In Najaf, about 200 troops and military police rolled into the Spanish base. The move deploys U.S. troops within the Najaf urban area for the first time since a large force massed outside the city earlier this month to put down the Mahdi Army militia of Mr. al-Sadr.
The base compound was pockmarked with shells and shrapnel from earlier attacks. The golden domes of the Shia shrines at Najaf's centre — a no-go zone for the Americans — were visible from inside the compound.
Overnight, Mr. al-Sadr's forces shelled the base with 21 mortars, and one Salvadorean soldier was wounded, said Colonel Pat White, the commander of an armoured regiment that moved into the base.
Spanish troops there are due to leave within days, and the Americans moved in to ensure that Mahdi Army militiamen did not overrun the site.

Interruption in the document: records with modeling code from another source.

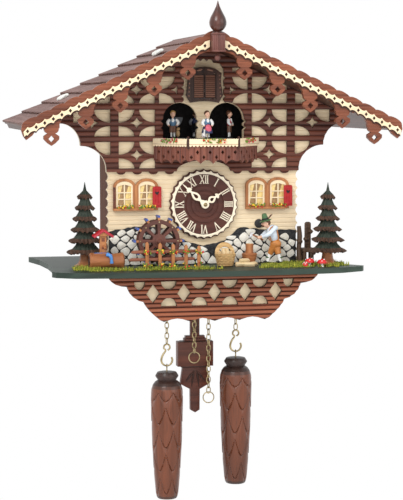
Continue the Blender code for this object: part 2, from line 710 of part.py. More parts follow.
def make_woodcutter():
    """A figure that leans to the left, with both feet on a small base."""
    floor = PLATFORM_TOP + GAP
    x, y = WOODCUTTER_X, WOODCUTTER_Y
    base = box("woodcutter", (x - 8.5, y - 4.5, floor), (x + 10, y + 4.5, floor + 1.5), GREEN)
    legs = [rod("leg", (x + dx, y, floor + 1), (x + 3, y, floor + 19), 2.6, HONEY, 8) for dx in (-5, 7)]
    hips = ball("hips", (x + 2.5, y, floor + 19), (6, 5, 5), HONEY)
    chest = ball("chest", (x - 0.5, y, floor + 29), (5.6, 5.2, 9), WHITE)
    neck = rod("neck", (x - 2, y, floor + 34), (x - 7, y, floor + 38.5), 2.2, HONEY, 8)
    head = ball("head", (x - 7, y, floor + 38.5), (4, 4, 4.4), HONEY)
    hat = [(0, 7.5), (2.6, 7), (3.4, 3), (6.2, 2.2), (6.2, 1.2), (0, 1.2)]
    brim = as_mesh(turned("hat", hat, (x - 7.6, y, floor + 40), GREEN, 12, (0, math.radians(-14), 0)))
    union(base, *[as_mesh(leg) for leg in legs], hips, chest, as_mesh(neck), head, brim)


def make_woodcutter_arms():
    """Two arms that meet at the hands in front of the body, and the axe that they hold."""
    sx, sy, sz = SHOULDER
    hand = (sx - 15, sy, sz - 9.5)
    arms = as_mesh(wire("woodcutter_arms", [(sx, sy - 7.4, sz), (sx - 8, sy - 7.2, sz - 6.5),
                                            (hand[0] + 1, sy - 2, hand[2] + 0.4), hand,
                                            (hand[0] + 1, sy + 2, hand[2] + 0.4), (sx - 8, sy + 7.2, sz - 6.5),
                                            (sx, sy + 7.4, sz)], 1.7, WHITE))
    shaft = rod("axe_shaft", (hand[0] + 3, sy, hand[2] - 1.5), (hand[0] - 8, sy, hand[2] + 4), 0.8, HONEY, 8)
    blade = box("axe_blade", (hand[0] - 9.5, sy - 0.9, hand[2] + 0.2), (hand[0] - 5.5, sy + 0.9, hand[2] + 5.2), STEEL)
    union(arms, as_mesh(shaft), blade)
    set_origin(arms, SHOULDER)


def make_water_wheel():
    front, width = -171.0, 13.0
    y = front + width / 2
    rim = [(19.5, 6.5), (19.5, -6.5), (17, -6.5), (17, 6.5)]
    wheel = turned("water_wheel", rim, (WHEEL_X, y, WHEEL_Z), WALNUT, 24, (math.pi / 2, 0, 0), closed=True)
    wheel = as_mesh(wheel)
    hub = rod("wheel_hub", (WHEEL_X, front - 1, WHEEL_Z), (WHEEL_X, front + width + 1, WHEEL_Z), 4, WALNUT)
    axle = rod("wheel_axle", (WHEEL_X, front, WHEEL_Z), (WHEEL_X, -134, WHEEL_Z), 1.6, STEEL, 10)
    extras = [as_mesh(hub), as_mesh(axle)]
    centre = Vector((WHEEL_X, y, WHEEL_Z))
    for i in range(4):
        spoke = box("spoke", (-18, -1.3, -1.3), (18, 1.3, 1.3), WALNUT)
        place_turned(spoke, centre, 45 * i)
        extras.append(spoke)
    for i in range(12):
        paddle = box("paddle", (17.8, -5.8, -0.7), (WHEEL_R, 5.8, 0.7), WALNUT)
        place_turned(paddle, centre, 30 * i + 15)
        extras.append(paddle)
    union(wheel, *extras)
    set_origin(wheel, centre)


def place_turned(obj, centre, angle):
    """Put an object made about the origin at a centre, turned about the Y axis."""
    turn = Matrix.Rotation(math.radians(angle), 4, "Y")
    obj.data.transform(Matrix.Translation(centre * MM) @ turn)


# ---------------------------------------------------------------- pendulum, chains and weights

def make_pendulum():
    y, z = PENDULUM_Y, PENDULUM_Z
    rod_board = board("pendulum", [(-3, -216), (3, -216), (4.2, z - 6), *arc(0, z, 4.2, 4.2, 0, 180, 6),
                                   (-4.2, z - 6)], y - 2, 4, WALNUT, [arc(0, z, 1.7, 1.7, 0, 315, 7)])
    blocks = [box("upper_block", (-10.3, y - 4, -231.6), (10.3, y + 4, -226), WALNUT),
              box("bob_block", (-17.2, y - 6, -256), (17.2, y + 6, -232), WALNUT)]
    leaf = board("leaf", mirrored([(0, -255), (13, -255), (12, -262), (8, -268), (8.5, -272), (4, -278),
                                   (4.4, -284), (3.6, -292), (0, -301.6)]), y - 3.5, 7, WALNUT)
    neck = box("rod_neck", (-4.2, y - 2, -234), (4.2, y + 2, -214), WALNUT)
    pendulum = as_mesh(rod_board)
    union(pendulum, neck, *blocks, as_mesh(leaf))
    set_origin(pendulum, (0, y, z))


def hook_path(x, top, bottom):
    """An S-shaped hook between two heights, in the plane of the clock's front."""
    radius = (top - bottom) / 4
    middle = (top + bottom) / 2
    upper = arc(x, middle + radius, radius, radius, 150, -90, 6)
    lower = arc(x, middle - radius, radius, radius, 90, 330, 6)[1:]
    return [(u, CHAIN_Y, v) for u, v in upper + lower]


def make_chain(name, x, bottom, end):
    """A run of chain with a cross pin that rests on the platform, and its end piece."""
    chain = as_mesh(rod(name, (x, CHAIN_Y, bottom), (x, CHAIN_Y, CHAIN_PIVOT_Z), 1.1, BRASS, 8))
    pin = rod("cross_pin", (x - 4.8, CHAIN_Y, CHAIN_PIVOT_Z), (x + 4.8, CHAIN_Y, CHAIN_PIVOT_Z), 1.2, STEEL, 8)
    union(chain, as_mesh(pin), as_mesh(end))
    set_origin(chain, (x, CHAIN_Y, CHAIN_PIVOT_Z))


WEIGHT_TOPS = {"left": -255.5, "right": -243.9}
EYE_PIVOT = 6.5  # the hook's wire runs through the weight's eye this far above its cap


def make_weights():
    for name, side in (("left", -1), ("right", 1)):
        x, cap = side * CHAIN_X, WEIGHT_TOPS[name]
        hook_top, hook_bottom = cap + 27, cap + EYE_PIVOT
        hook = wire("hook", hook_path(x, hook_top, hook_bottom), 1.0, BRASS)
        make_chain("weight_chain_" + name, x, hook_top - 0.5, hook)
        profile = [(0, 0), (8.6, 0), (10.2, -1.5), (10.4, -5), (12.6, -9), (15.2, -16), (15.5, -30),
                   (14.2, -70), (12.2, -100), (10.4, -119), (8.6, -122), (0, -122)]
        weight = as_mesh(turned("pinecone_weight_" + name, profile, (x, CHAIN_Y, cap), WALNUT, 14))
        eye = wire("eye", [(x, CHAIN_Y + u, cap + 5.4 + v) for u, v in arc(0, 0, 3.0, 3.2, 0, 315, 7)], 0.8,
                   BRASS, cyclic=True)
        shank = rod("eye_shank", (x, CHAIN_Y, cap - 1), (x, CHAIN_Y, cap + 2.4), 1.1, BRASS, 8)
        union(weight, as_mesh(shank), as_mesh(eye))
        set_origin(weight, (x, CHAIN_Y, cap + EYE_PIVOT))


def make_ring_chains():
    for name, side, ring_top in (("left", -1, -236.9), ("right", 1, -275.7)):
        x = side * RING_X
        ring = wire("pull_ring", [(u, CHAIN_Y, v) for u, v in arc(x, ring_top - 6, 5.2, 5.2, 0, 330, 11)], 0.8,
                    BRASS, cyclic=True)
        make_chain("ring_chain_" + name, x, ring_top - 1, ring)


def main():
    make_roof()
    make_facade()
    make_timber_overlay()
    make_stone_plinth()
    make_walls()
    make_back()
    make_platform()
    make_apron()
    make_window("window_left", -85.3, 36.3, 8.5)
    make_window("window_right", 40.1, 37.2, 7.9)
    make_dial()
    make_hand("minute_hand", 30, 3.4, -48, HAND_Y, (0, 1.3, -146))
    make_hand("hour_hand", 21, 3.8, 56, HAND_Y + 1.9, (1.6, 2.1, -146))
    make_movement()
    make_sound_parts()
    make_cuckoo_frame()
    make_cuckoo_doors()
    make_cuckoo()
    make_carousel()
    make_balcony()
    make_trees()
    make_fountain()
    make_fence()
    make_yard()
    make_woodcutter()
    make_woodcutter_arms()
    make_water_wheel()
    make_pendulum()
    make_weights()
    make_ring_chains()


main()
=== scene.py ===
"""Looks of a wall-hung chalet cuckoo clock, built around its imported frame.

Sizes are in millimetres and MM turns them into metres. X points to the right of someone facing the
clock, Y points at the wall and Z points up. Every piece is made where the frame says it is.
"""
import functools
import logging
import math
import random
from collections.abc import Callable, Iterable, Sequence
from dataclasses import dataclass, field
from enum import Enum

import bmesh
import bpy
from mathutils import Matrix, Vector, noise


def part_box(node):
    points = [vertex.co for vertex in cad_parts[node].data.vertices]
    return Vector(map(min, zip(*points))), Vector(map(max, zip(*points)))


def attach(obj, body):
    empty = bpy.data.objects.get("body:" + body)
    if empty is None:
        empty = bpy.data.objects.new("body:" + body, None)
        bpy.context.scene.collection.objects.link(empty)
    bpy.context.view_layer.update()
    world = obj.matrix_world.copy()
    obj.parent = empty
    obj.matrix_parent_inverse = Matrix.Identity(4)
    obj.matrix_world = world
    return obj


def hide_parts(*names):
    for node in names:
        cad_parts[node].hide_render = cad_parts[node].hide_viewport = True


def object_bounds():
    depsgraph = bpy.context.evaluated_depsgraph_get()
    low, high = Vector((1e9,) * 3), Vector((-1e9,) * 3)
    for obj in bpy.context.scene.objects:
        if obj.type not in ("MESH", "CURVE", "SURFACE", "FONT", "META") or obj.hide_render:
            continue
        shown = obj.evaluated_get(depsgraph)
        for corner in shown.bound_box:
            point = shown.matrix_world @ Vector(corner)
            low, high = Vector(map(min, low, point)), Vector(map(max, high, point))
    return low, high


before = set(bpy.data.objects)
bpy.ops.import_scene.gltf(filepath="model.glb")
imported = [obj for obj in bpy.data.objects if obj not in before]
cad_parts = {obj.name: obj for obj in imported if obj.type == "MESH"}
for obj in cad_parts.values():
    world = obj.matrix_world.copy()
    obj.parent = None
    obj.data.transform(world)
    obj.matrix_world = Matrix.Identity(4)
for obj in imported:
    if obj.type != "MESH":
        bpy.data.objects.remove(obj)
CAD_LOW, CAD_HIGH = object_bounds()

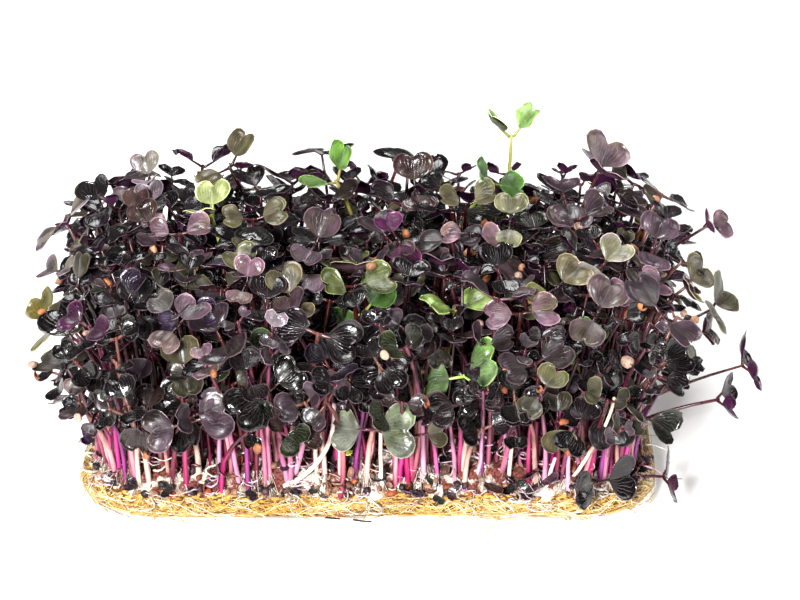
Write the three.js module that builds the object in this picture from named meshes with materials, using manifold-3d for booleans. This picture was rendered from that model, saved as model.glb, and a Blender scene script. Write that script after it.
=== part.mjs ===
// A tray of radish microgreens: a shallow plastic tray, the fibre mat that fills it, and the seedlings that
// stand in the mat. Seedlings whose roots have grown together share a clump, which sits in a plain hole in it.
// Millimetres. +X is along the tray's long side, -Y its front, +Z up.
// The origin is the middle of the tray's underside.
import * as THREE from "three";
import { mergeVertices } from "three/addons/utils/BufferGeometryUtils.js";
import Module from "manifold-3d";

const wasm = await Module();
wasm.setup();

// ---- Driving dimensions ----
const TRAY = { length: 182, width: 114, height: 7, corner: 25, cornerSteps: 6 };
const MAT = { underside: 1.5, top: 12.6, sideSteps: [6, 3] };
const GRID = { columns: 8, rows: 5, inset: 13, jitter: 2, seed: 65 };
const CLUMP = { radius: 6.2, sides: 8, seats: 3, seatRadius: 4 };
const LONE_CLUMP = { radius: 3.1, sides: 6 };
const HOLE = { depth: 8, gap: 0.45, proud: 0.8 };
const STEM = { radius: 0.9, sunk: 3, sections: [0, 0.2, 0.6], collar: 1.2 };
const LEAF = { width: 14.5, length: 8.6, petiole: 3.4, thickness: 0.75 };
const CANOPY = { height: [47, 65], short: [24, 46], shortShare: 0.5, edgeBand: 24, edgeFan: 1.7 };
const LEAN = { anywhere: [1, 7], atEdge: [4, 15], bend: [0.5, 0.8] };
const HABIT = { rise: 0.75, size: [0.82, 1.16], fold: [0.02, 0.4], droop: [0, 0.24], smaller: 0.84 };
const CLEARANCE = { distance: 3, tries: 900, shrinkEvery: 60, shrink: 0.95, stemStep: 3, column: 36 };
const HULL = { radius: 1.7, share: 0.13 };

// One side of the leaf's outline, from its stem to its notch: share of the length, share of the half width.
const LEAF_OUTLINE = [
  [0.2, 0.66],
  [0.66, 1],
  [1.02, 0.52],
];
const LEAF_NOTCH = 0.76;
const LEAF_CENTRE = 0.42;
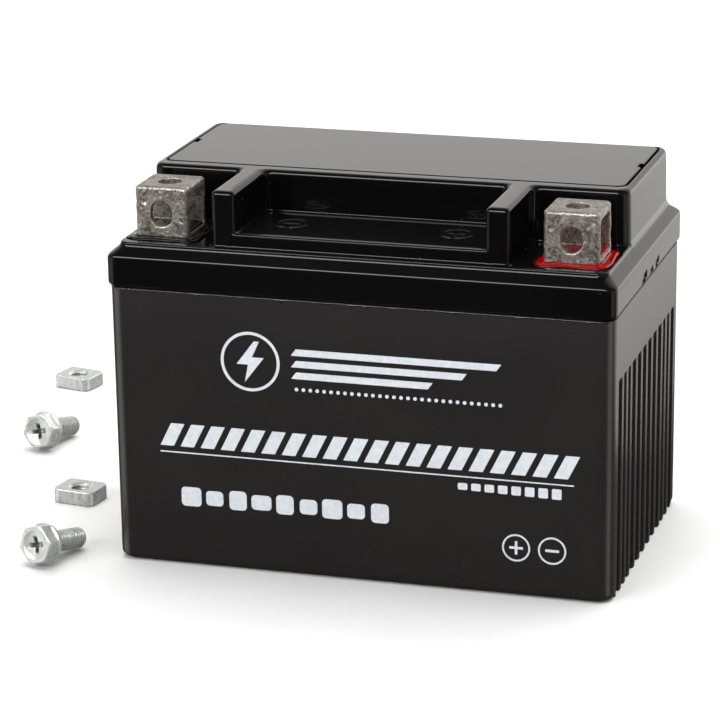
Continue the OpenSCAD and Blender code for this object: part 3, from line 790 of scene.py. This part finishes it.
def make_cap_strip():
    """Plate with two pry notches, six hollow plugs and two bosses for the flame arrestors."""
    thick, notch, notch_z = 1.98, 0.9, TOP - 1.0
    b = Builder()
    rings = [(TOP - thick, 0.1, 0), (TOP - thick + 0.08, 0, 0), (notch_z, 0, 0), (notch_z + 0.02, 0, notch)]
    for down, inset in ((0.3, 0), (0.12, 0.05), (0.03, 0.16), (0, 0.34)):
        rings.append((TOP - down, inset, notch))
    b.loft([cap_ring(*ring) for ring in rings])

    low = CAP_LOW[2]
    plug, plug_bore, plug_tip, seal_groove = 5.42, 3.5, 4.7, 4.35
    groove_low, groove_high = LEDGE - 5.2, LEDGE - 3.9
    plug_profile = [(plug_bore, LEDGE - 0.2), (plug_bore, low), (plug_tip, low), (plug, low + 0.8),
                    (plug, groove_low), (seal_groove, groove_low), (seal_groove, groove_high),
                    (plug, groove_high), (plug, LEDGE + 0.1)]
    for x in CELL_X:
        lathe(b, x, WELL_Y, plug_profile)

    boss, boss_bore, boss_low = 3.7, 2.75, LEDGE - 2.4
    boss_profile = [(boss_bore, LEDGE - 0.1), (boss_bore, boss_low), (boss - 0.2, boss_low),
                    (boss, boss_low + 0.2), (boss, LEDGE + 0.1)]
    for left, right in (CELL_X[:2], CELL_X[-2:]):
        lathe(b, (left + right) / 2, NIPPLE_Y, boss_profile)
    show(b.done("cap_strip_moulding", GLOSS, sharp=35), "cap_strip", "cap_plastic", "cap_strip")


# ---------------------------------------------------------------- bolts and nuts

# M5 thread, and the bolt's flange, shank and head. The nut's half length, half width and height.
PITCH = 0.8
THREAD_R = 2.45
FLANGE_R = 4.7
SHANK = 12
HEAD_Z = 3.8
NUT_X, NUT_Y, NUT_Z = 5.17, 4.22, 3.4
GRAIN = 0.11                        # step of the grids for bolts and nuts

# Where each bolt lies and how far it and each nut are turned, in degrees.
BOLTS = [("terminal_bolt_1", (-70.5, -41.5), -18), ("terminal_bolt_2", (-100.5, 32.5), -12)]
NUTS = [("terminal_nut_1", -8), ("terminal_nut_2", -12)]


def tooth(g):
    """0 on the crest of a right-hand thread about the Z axis, 1 at its root."""
    turn = np.arctan2(g.y, g.x) / (2 * math.pi)
    phase = (g.z / PITCH - turn) % 1.0
    return np.clip(np.abs(phase - 0.5) * 2.6 - 0.15, 0, 1)


def hexagon(g, half):
    """Distance to an upright hexagon prism from the half of its width across the flats."""
    angles = [math.radians(a) for a in (30, 90, 150)]
    sides = [np.abs(g.x * math.cos(a) + g.y * math.sin(a)) for a in angles]
    return np.maximum(np.maximum(sides[0], sides[1]), sides[2]) - half


def bolt_field(g):
    """Flanged hexagon bolt, head up: thread, flange, chamfered head, dished top and cross recess."""
    thread_depth, flange_thick, flange_fall, half_hexagon = 0.36, 0.75, 0.3, 4.0
    r = np.hypot(g.x, g.y)
    tip = np.minimum(THREAD_R, 1.75 + 0.9 * (g.z + SHANK))
    thread = (r - np.minimum(tip, THREAD_R - thread_depth * tooth(g))) * 0.75
    shank = meet(thread, between(g.z, -SHANK, 0.5), 0.12)
    flange_top = flange_thick + flange_fall * (FLANGE_R - r)
    flange = meet(r - FLANGE_R, np.maximum(-g.z, g.z - flange_top), 0.2)
    head = meet(hexagon(g, half_hexagon), between(g.z, 0.4, HEAD_Z), 0.22)
    chamfer = (r + 1.2 * (g.z - HEAD_Z) - 4.1) * 0.7
    body = join(join(flange, meet(head, chamfer, 0.15), 0.35), shank, 0.25)

    dish, ball = 3.25, 9.15
    bowl = np.sqrt(r ** 2 + (g.z - HEAD_Z - 8.5) ** 2) - ball
    body = cut(body, meet(r - dish, bowl, 0.2), 0.15)
    bottom, half_length, half_width = 1.7, 1.15, 0.3
    up = np.clip(g.z - bottom, 0, 3)
    for u, v in ((g.x, g.y), (g.y, g.x)):
        slot = np.maximum(np.abs(u) - half_length - 0.5 * up, np.abs(v) - half_width - 0.14 * up)
        body = cut(body, meet(slot * 0.85, bottom - g.z, 0.1), 0.12)
    return body + 0.012 * ripple(g, 1.6, 51)


def nut_field(g):
    """Oblong nut with rounded corners, a threaded bore and a chamfer at each mouth."""
    root, thread_depth, mouth = 2.1, 0.36, 2.85
    r = np.hypot(g.x, g.y)
    body = meet(rect(g.x, g.y, NUT_X, NUT_Y, 1.5), between(g.z, 0, NUT_Z), 0.32)
    bore = (r - root - thread_depth * (1 - tooth(g))) * 0.75
    mouths = (np.minimum(r + NUT_Z - g.z, r + g.z) - mouth) * 0.7
    return cut(body, np.minimum(bore, mouths), 0.12) + 0.02 * ripple(g, 1.8, 52)


def lay_down(node, pattern, position):
    """A copy of the pattern's mesh, moved into position, stands for that CAD node."""
    mesh = pattern.data.copy()
    mesh.transform(position)
    piece = bpy.data.objects.new(node.replace("terminal_", "loose_"), mesh)
    bpy.context.scene.collection.objects.link(piece)
    show(piece, node, "zinc", node)


def make_hardware():
    """The two bolts lie on the flange of the head and the end of the thread, the nuts lie flat."""
    g = Grid((-FLANGE_R, -FLANGE_R, -SHANK), (FLANGE_R, FLANGE_R, HEAD_Z), GRAIN)
    bolt = skin("bolt", g, bolt_field(g), ZINC)
    g = Grid((-NUT_X - 0.03, -NUT_Y - 0.03, 0), (NUT_X + 0.03, NUT_Y + 0.03, NUT_Z), GRAIN)
    nut = skin("nut", g, nut_field(g), NUT_ZINC)

    tilt = math.atan((FLANGE_R - THREAD_R) / SHANK)
    height = 0.06 + FLANGE_R * math.cos(tilt)
    roll = Matrix.Rotation(math.radians(15), 4, "Z")
    for node, (x, y), turn in BOLTS:
        lay_down(node, bolt, Matrix.Translation(Vector((x, y, height)) * MM)
                 @ Matrix.Rotation(math.radians(turn), 4, "Z")
                 @ Matrix.Rotation(math.radians(90) - tilt, 4, "X") @ roll)
    for node, turn in NUTS:
        low, high = span(node)
        middle = Vector(((low[0] + high[0]) / 2, (low[1] + high[1]) / 2, low[2] + 0.02))
        lay_down(node, nut, Matrix.Translation(middle * MM) @ Matrix.Rotation(math.radians(turn), 4, "Z"))
    for pattern in (bolt, nut):
        bpy.data.objects.remove(pattern)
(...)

“We are going in to allow the Spanish troops to leave safely and so that the compound is not left empty,” Col. White said. “We don't want al-Sadr's militia to take it over. It is not an offensive operation.”
The move also gives U.S. forces a foothold in Najaf from which to pressure Mr. al-Sadr, who is holed up near the shrines.
The base — actually two adjacent bases called Baker and Golf, one with Salvadorean troops, the other with Spaniards — lie in the modern part of Najaf, an urban extension that melds with the neighbouring city of Kufa.
Phil Kosnett of the U.S.-led coalition authorities in Najaf said Mr. al-Sadr's people are “trying to project the image of Najaf as a calm and peaceful place, but people are very frightened, they want al-Sadr to leave.”
Businesses are open part time, most schools are closed and the local government is basically shut down, he said. “We continue to be mortared every night ... talk of a cease-fire is ludicrous.”
U.S. troops will take over security duties across Najaf and Qadisiyah provinces around May 27, said Polish Col. Robert Strzelecki, spokesman of the multinational troops that control those provinces and three others.
Spain, Honduras and the Dominican Republic — under the Polish-led force — have been patrolling Najaf and Qadisiyah.